Upgraded My Laptop

After spending a while hitting the limit of my laptop hard drive, and being annoyed with being forced to actually cull my data and videos and music to make it all fit, I finally realized that for under $100 I could almost triple the storage space I had in it with little or no worries (other than possibly voiding the warranty, not an issue in a 2.5 year old machine).   It was actually pretty easy to do, other than one or two minor blips.  There’s lots of information online about how to do it, and other than the minor detail of needing a computer to read the instructions on while you have the computer open with it’s guts exposed, it was up and done with no muss and no fuss.

Hard Drive Cloning

First things first, reading resources. 

  • This Extreme Tech article is great, and being the first hit on google was nice.
  • When I did run into one thing I needed confirmation on, this video showed that there were minor differences in the versions of the hardware (or at least from the first article).

So for $79 I picked up a 500G, 7200rpm laptop drive, and a few dollars more I got the SATA to USB connector kit that would let me connect the drive to the computer as a USB drive.  This was needed to make the upgrade smooth. Oh, and a T-6 Torx screwdriver as well, as per the article.  Seems apple can’t leave it at just one type of screw in their bodies….

CCC Done

When I got home I made sure my homebrew time capsule backup was current, and nuked a few un-needed big files from the desktop.  I assembled the SATA drive and adapter and plugged in the drive, formatted it, and then I broke out Carbon Copy Cloner.  CCC is an awesome utility that basically will clone one drive to another and make it bootable if needed, so for me the theory was clone old drive to new drive, swap out drives, boot up on new drive, with all my data in place and no issues.  In theory.

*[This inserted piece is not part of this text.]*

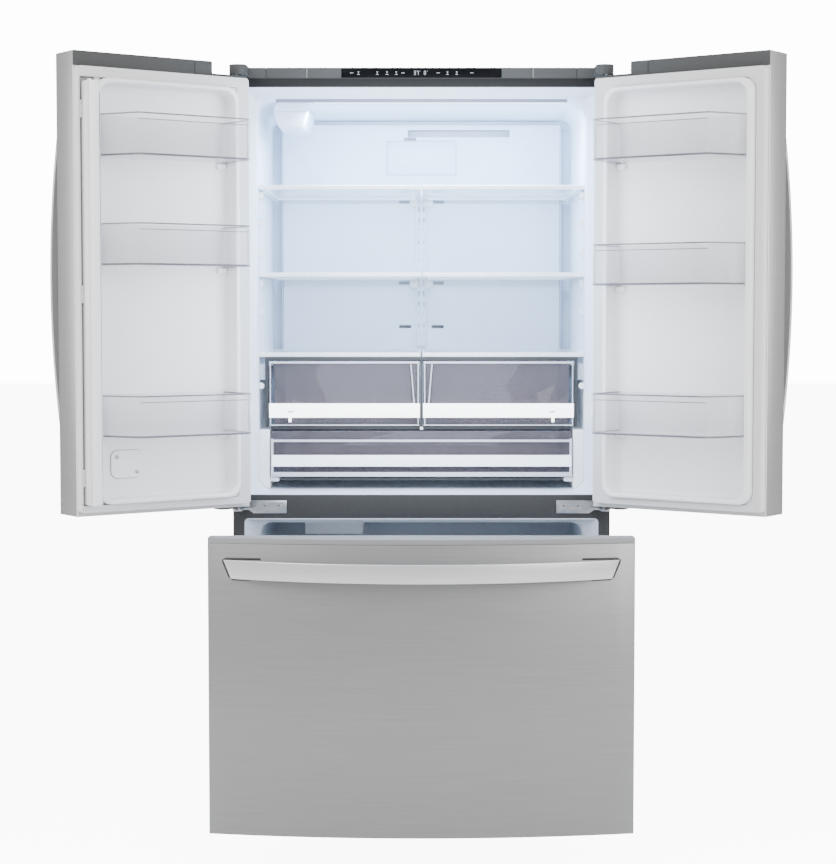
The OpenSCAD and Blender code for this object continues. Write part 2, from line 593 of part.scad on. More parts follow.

Unlike most stories about me and hardware, this time the theory was the reality.  I assembled a bit of paper to keep track of which screws went where, consulted the webpages a lot for each step, got a little scared with the sticky cable attached to the top of the drive, and in the end, reversed the whole process to put it all back together.

DisassemblyEnd result, computer working properly, more than twice the disk space, and only about $100 spent on tools, adapters, and the actual drive.  Well worth saving the random “dangnabbit what else to I have to delete now!?” yells.